Dataset excerpt
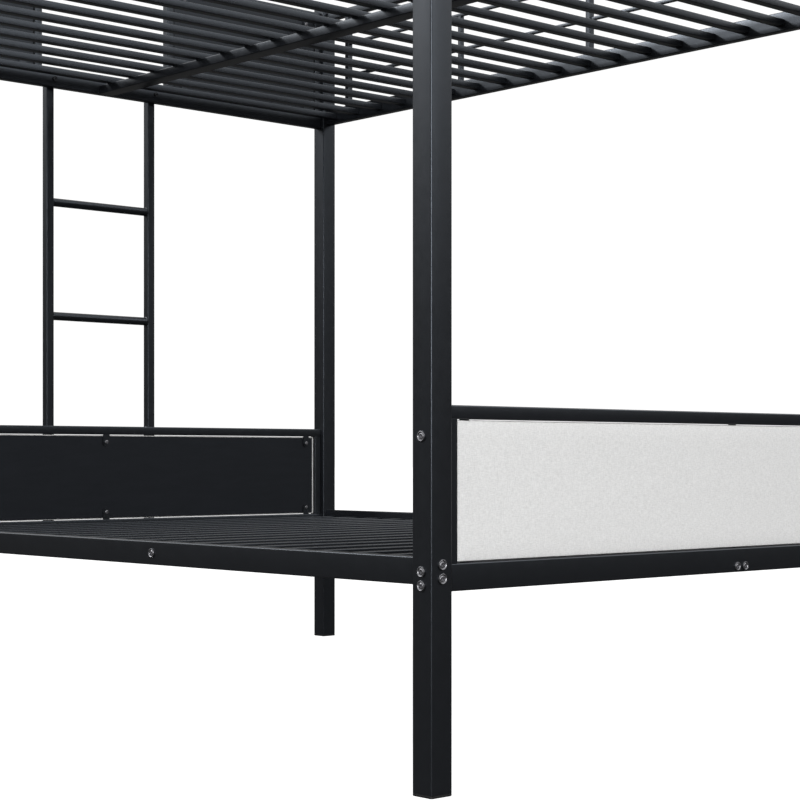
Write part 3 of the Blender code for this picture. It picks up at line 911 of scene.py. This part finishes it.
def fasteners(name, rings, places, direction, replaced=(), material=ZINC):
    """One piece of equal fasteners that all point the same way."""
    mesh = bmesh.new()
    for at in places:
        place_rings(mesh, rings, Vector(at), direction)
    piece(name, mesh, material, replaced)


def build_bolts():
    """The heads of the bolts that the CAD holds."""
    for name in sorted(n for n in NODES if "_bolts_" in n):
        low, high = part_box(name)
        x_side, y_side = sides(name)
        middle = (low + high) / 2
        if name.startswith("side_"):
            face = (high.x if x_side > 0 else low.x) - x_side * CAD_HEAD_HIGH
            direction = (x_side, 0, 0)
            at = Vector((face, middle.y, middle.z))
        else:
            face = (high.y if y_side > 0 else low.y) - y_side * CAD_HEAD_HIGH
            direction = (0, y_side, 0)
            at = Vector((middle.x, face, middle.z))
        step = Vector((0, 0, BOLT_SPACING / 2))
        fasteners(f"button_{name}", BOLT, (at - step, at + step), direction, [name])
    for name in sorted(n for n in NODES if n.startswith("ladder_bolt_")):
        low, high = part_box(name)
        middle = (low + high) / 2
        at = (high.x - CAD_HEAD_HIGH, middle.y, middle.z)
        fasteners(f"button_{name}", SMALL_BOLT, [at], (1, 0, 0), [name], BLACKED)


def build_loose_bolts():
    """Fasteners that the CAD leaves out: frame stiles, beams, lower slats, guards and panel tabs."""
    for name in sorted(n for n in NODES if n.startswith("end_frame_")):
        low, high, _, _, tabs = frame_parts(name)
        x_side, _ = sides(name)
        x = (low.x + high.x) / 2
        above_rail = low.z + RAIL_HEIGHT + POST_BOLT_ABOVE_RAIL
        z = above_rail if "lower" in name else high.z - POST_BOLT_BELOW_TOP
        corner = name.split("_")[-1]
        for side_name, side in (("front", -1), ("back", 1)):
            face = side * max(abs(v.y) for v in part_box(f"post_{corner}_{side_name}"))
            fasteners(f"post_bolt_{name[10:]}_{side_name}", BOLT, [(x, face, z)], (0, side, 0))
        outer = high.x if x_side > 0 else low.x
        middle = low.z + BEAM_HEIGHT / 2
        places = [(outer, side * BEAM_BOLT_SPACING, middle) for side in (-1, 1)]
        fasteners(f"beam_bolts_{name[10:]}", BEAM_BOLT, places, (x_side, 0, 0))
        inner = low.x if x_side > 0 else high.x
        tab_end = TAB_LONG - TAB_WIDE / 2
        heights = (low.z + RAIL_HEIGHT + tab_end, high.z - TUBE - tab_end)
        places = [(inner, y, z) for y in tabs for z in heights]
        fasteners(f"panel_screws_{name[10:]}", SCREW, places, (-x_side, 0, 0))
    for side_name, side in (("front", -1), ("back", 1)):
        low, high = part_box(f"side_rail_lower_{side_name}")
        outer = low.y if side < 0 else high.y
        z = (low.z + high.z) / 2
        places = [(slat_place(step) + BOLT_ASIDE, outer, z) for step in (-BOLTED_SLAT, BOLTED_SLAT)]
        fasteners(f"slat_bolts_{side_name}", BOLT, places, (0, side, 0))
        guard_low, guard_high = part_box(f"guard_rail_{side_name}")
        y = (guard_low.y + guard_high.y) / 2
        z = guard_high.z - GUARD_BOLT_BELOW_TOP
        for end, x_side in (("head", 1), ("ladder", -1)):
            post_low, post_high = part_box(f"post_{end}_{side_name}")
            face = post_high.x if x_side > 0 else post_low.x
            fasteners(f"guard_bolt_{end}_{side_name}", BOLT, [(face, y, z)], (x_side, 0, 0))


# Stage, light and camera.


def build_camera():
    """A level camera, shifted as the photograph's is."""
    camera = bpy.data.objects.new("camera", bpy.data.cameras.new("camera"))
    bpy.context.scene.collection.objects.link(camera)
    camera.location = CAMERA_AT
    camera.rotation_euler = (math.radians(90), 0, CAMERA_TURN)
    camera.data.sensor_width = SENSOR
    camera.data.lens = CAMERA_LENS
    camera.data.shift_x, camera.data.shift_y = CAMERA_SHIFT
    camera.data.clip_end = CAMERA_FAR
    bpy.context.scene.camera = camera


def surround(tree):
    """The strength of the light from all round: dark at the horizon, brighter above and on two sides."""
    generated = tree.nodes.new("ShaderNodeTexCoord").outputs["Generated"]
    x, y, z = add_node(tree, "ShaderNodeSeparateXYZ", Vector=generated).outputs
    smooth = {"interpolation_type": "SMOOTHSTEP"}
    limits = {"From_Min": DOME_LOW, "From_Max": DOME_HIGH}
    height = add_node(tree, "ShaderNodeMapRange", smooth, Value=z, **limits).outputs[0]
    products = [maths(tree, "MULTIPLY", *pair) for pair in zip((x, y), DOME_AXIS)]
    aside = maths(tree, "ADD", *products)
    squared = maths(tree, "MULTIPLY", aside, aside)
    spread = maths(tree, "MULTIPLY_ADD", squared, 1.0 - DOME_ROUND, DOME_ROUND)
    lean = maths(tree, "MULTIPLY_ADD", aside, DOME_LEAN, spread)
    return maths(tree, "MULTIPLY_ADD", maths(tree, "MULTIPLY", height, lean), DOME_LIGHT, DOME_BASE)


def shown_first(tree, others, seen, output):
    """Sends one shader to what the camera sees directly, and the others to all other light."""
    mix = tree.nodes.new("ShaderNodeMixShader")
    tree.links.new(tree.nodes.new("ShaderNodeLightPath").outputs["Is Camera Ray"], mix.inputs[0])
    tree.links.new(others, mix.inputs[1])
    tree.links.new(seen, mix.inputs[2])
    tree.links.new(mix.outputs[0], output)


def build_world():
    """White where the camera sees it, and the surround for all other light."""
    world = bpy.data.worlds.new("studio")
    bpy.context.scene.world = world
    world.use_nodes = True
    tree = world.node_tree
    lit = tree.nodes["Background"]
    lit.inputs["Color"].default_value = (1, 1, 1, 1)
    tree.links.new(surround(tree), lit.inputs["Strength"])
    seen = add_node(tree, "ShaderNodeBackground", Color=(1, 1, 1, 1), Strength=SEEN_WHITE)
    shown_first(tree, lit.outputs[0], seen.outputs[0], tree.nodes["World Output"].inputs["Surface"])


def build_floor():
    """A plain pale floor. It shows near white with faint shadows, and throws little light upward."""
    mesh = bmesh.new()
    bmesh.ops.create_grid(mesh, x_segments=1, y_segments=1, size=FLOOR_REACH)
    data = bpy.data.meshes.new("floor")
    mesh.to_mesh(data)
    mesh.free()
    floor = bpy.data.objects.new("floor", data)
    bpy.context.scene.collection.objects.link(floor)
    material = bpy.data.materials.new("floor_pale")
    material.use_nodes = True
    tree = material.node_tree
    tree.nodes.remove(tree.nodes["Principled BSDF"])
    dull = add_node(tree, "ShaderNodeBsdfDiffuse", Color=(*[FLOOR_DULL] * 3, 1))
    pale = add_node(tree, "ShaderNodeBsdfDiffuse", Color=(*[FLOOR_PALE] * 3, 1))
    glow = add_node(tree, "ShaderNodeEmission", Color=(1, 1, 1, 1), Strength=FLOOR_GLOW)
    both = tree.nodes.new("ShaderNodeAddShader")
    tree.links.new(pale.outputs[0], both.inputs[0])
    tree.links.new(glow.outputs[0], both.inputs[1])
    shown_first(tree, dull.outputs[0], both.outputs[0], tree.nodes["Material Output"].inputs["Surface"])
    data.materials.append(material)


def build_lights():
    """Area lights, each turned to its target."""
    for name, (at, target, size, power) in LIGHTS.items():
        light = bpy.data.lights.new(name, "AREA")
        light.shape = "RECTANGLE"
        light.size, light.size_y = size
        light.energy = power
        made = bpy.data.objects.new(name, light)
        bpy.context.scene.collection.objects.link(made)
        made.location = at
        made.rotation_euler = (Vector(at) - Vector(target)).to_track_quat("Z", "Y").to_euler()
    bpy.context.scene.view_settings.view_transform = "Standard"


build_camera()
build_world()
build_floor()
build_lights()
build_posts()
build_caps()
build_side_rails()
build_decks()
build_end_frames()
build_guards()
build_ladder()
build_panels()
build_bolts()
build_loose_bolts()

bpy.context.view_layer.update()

What you should do
Return only the lines from the beginning of the material up to and including the line with "piece(name, mesh, material, replaced)", exactly as written.

Final result
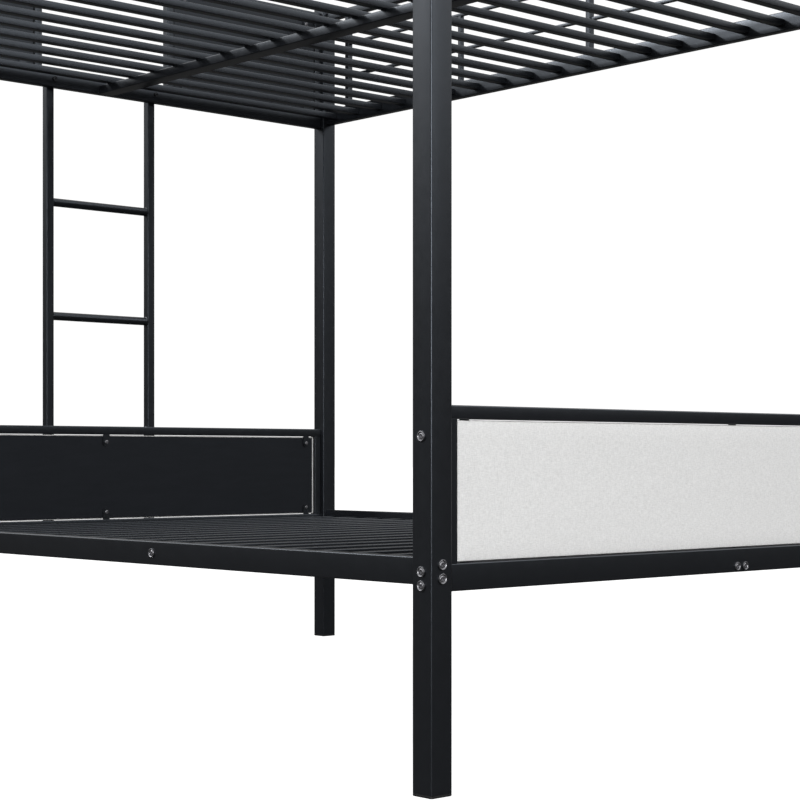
Write part 3 of the Blender code for this picture. It picks up at line 911 of scene.py. This part finishes it.
def fasteners(name, rings, places, direction, replaced=(), material=ZINC):
    """One piece of equal fasteners that all point the same way."""
    mesh = bmesh.new()
    for at in places:
        place_rings(mesh, rings, Vector(at), direction)
    piece(name, mesh, material, replaced)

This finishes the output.